Rise in fuel costs based on demand
March 12, 2011
Price gougers are evil executives who harm us at the gas pump. They set outrageous prices that are approaching $4 a gallon. They hold their conspiracy meetings in the Land of Make Believe, among the unicorns and spaghetti monsters. Despite the ranting of pundits and politicos — from Bill O’Reilly to Nancy Pelosi — price gougers do not exist.
In his book “Lights Out,” former U.S. Secretary of Energy Spencer Abraham described widespread fuel mythology that results from price spikes.
“Congressmen and senators of both parties would call demanding (that) I take action” against gougers, Abraham wrote.
When new chaos erupts in the Middle East, fuel prices spike. Politicians trip over themselves trying to be the first to yell “price gouging” and blame greedy oil executives. Why, there ought to be a law. They act as if prices are set unilaterally by sellers. The sellers, we must assume, are normally quite charitable. When the sellers are in a good mood, they sell gasoline to Americans at a bargain price of about $2.50 a gallon. When the sellers enter their greed phase, the price moves toward $4 a gallon and up. This is how the sellers gouge the buyers.
It’s as if oil executives have a smoke-filled room and the power to set whatever prices they want. If that’s the case, we must ask ourselves why they don’t set prices much higher. Why are they so kind? Furthermore, why do they set their greedy price in the United States several dollars below the price they use throughout Europe?
Even OPEC, a foreign oil cartel consisting of members who hate the United States, has never pulled off a price-gouging racket. The wannabe monopolizers have learned that oil seeks its own price. When the price is high, producers drill and deliver at a frenzied pace. That creates supplies that are abundant relative to demand. As a result, prices drop and oil producers have less incentive to drill and produce. Supplies become scarce relative to demand. This allows prices to rise, which pays for exploration and production that results in more oil and lower prices. As long as humans consume and trade, commodity prices will spike and retreat.
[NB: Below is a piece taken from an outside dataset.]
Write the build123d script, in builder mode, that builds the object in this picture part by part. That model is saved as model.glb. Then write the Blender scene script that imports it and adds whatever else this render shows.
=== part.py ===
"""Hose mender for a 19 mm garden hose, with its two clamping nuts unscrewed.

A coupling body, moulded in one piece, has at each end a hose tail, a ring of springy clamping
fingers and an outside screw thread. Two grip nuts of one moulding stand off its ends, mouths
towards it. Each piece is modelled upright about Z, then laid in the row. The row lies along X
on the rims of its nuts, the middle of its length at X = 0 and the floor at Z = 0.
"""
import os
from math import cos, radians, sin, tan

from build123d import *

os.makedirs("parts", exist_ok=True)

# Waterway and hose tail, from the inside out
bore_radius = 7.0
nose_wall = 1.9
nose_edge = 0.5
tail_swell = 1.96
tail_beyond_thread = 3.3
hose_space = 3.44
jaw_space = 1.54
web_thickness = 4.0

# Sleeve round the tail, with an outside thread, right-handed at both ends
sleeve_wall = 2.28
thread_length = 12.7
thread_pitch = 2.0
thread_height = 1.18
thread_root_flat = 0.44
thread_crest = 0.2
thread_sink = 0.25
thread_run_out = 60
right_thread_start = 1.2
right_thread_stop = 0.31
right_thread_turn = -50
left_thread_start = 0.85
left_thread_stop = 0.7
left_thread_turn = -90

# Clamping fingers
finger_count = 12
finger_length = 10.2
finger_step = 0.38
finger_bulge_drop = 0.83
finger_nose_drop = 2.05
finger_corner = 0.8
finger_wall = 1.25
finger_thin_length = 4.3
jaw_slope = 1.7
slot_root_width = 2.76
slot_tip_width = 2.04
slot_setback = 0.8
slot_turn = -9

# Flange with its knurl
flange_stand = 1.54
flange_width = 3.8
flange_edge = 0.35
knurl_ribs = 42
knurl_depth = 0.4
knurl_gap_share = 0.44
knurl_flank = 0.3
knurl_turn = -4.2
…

No workable alternative has been discovered to ration and distribute this finite resource.
When new conflicts arise in the Middle East, buyers fear diminished production. Trucking companies, airlines and governments — organizations that need low-cost oil — invest in future supplies at today’s prices. It’s how Southwest Airlines has stabilized air fares. Other investors buy oil futures with a hope of selling them when demand peaks. It’s no different than stocking up on frozen fish when it goes on sale, in order to avoid next month’s higher price.
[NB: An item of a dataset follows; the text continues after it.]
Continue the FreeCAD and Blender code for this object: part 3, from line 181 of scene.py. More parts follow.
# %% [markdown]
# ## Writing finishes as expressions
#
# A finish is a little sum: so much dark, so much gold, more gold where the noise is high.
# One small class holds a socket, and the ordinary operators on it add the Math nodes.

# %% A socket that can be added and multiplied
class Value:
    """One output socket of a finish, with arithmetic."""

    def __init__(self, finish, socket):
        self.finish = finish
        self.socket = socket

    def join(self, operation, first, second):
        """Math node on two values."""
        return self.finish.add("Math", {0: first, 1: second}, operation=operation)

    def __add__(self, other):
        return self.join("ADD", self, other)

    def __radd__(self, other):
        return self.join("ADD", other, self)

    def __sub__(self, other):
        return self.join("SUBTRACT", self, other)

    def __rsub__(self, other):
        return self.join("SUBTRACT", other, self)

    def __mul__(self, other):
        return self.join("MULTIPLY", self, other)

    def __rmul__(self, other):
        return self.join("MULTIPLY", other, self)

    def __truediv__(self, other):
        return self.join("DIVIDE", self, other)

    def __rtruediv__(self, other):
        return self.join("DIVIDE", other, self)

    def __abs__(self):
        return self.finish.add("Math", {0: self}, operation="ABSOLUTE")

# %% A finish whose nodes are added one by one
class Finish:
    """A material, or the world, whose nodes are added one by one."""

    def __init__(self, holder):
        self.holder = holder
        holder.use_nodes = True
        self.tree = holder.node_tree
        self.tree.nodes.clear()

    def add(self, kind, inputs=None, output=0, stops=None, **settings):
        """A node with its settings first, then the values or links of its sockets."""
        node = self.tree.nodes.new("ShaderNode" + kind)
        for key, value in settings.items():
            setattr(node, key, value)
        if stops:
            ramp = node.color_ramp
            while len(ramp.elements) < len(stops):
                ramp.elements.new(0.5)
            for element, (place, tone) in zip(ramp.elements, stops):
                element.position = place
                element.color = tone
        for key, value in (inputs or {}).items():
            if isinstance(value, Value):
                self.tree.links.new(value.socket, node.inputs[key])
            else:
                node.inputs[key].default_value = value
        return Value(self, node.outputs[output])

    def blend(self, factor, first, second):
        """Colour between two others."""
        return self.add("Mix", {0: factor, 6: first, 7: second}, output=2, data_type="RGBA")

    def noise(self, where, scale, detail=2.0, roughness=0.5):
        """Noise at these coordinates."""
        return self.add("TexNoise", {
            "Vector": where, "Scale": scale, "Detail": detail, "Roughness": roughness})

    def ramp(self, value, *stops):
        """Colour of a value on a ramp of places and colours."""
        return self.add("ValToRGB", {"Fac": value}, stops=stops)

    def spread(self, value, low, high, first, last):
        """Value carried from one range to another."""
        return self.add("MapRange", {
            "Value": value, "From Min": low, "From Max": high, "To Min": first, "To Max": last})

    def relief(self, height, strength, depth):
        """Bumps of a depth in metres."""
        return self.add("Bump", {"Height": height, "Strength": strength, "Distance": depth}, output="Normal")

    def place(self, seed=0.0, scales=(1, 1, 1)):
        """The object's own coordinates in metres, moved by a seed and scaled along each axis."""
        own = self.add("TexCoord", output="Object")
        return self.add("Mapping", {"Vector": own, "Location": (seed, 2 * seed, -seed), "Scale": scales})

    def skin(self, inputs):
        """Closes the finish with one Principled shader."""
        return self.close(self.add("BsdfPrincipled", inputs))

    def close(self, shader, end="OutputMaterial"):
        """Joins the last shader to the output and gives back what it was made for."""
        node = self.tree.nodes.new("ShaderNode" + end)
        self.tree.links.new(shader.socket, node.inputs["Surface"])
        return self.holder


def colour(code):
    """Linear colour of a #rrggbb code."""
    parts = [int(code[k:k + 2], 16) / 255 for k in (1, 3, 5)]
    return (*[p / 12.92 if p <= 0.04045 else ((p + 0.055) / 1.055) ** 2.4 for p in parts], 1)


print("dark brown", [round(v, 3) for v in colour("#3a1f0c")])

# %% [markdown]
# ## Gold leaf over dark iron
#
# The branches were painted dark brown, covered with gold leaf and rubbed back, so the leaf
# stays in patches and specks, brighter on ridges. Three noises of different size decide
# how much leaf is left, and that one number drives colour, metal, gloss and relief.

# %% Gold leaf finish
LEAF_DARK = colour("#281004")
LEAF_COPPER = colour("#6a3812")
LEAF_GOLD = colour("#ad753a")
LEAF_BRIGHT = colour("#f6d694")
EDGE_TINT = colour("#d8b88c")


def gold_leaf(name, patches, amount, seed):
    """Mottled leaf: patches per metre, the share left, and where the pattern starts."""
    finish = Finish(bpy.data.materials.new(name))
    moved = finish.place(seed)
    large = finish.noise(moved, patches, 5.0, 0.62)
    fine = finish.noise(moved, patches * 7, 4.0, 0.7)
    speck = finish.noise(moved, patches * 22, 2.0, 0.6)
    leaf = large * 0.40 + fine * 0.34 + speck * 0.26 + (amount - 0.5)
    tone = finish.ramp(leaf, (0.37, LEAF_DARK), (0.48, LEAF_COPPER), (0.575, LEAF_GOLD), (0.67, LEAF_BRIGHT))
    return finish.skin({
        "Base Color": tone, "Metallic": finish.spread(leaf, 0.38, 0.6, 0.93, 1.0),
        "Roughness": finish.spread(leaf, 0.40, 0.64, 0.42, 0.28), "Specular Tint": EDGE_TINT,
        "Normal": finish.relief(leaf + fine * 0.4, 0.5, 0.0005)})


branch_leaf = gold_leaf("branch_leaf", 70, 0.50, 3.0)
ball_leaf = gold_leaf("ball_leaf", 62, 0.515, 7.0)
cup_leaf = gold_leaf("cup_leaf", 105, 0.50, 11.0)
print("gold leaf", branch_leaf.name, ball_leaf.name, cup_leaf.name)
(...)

The speculative buying, presented as an evil conspiracy on TV, is demand. The demand drives the price up, which stimulates exploration and production. The resulting abundance leads to affordable fuel. The system works.
A price is a valve that maintains the supply of any good, service or commodity. The valve is controlled by the decisions of billions of individual consumers — decisions that compose market forces. Central planners and greed heads are just no match, even though they make for great conspiracy theories and fairy tales.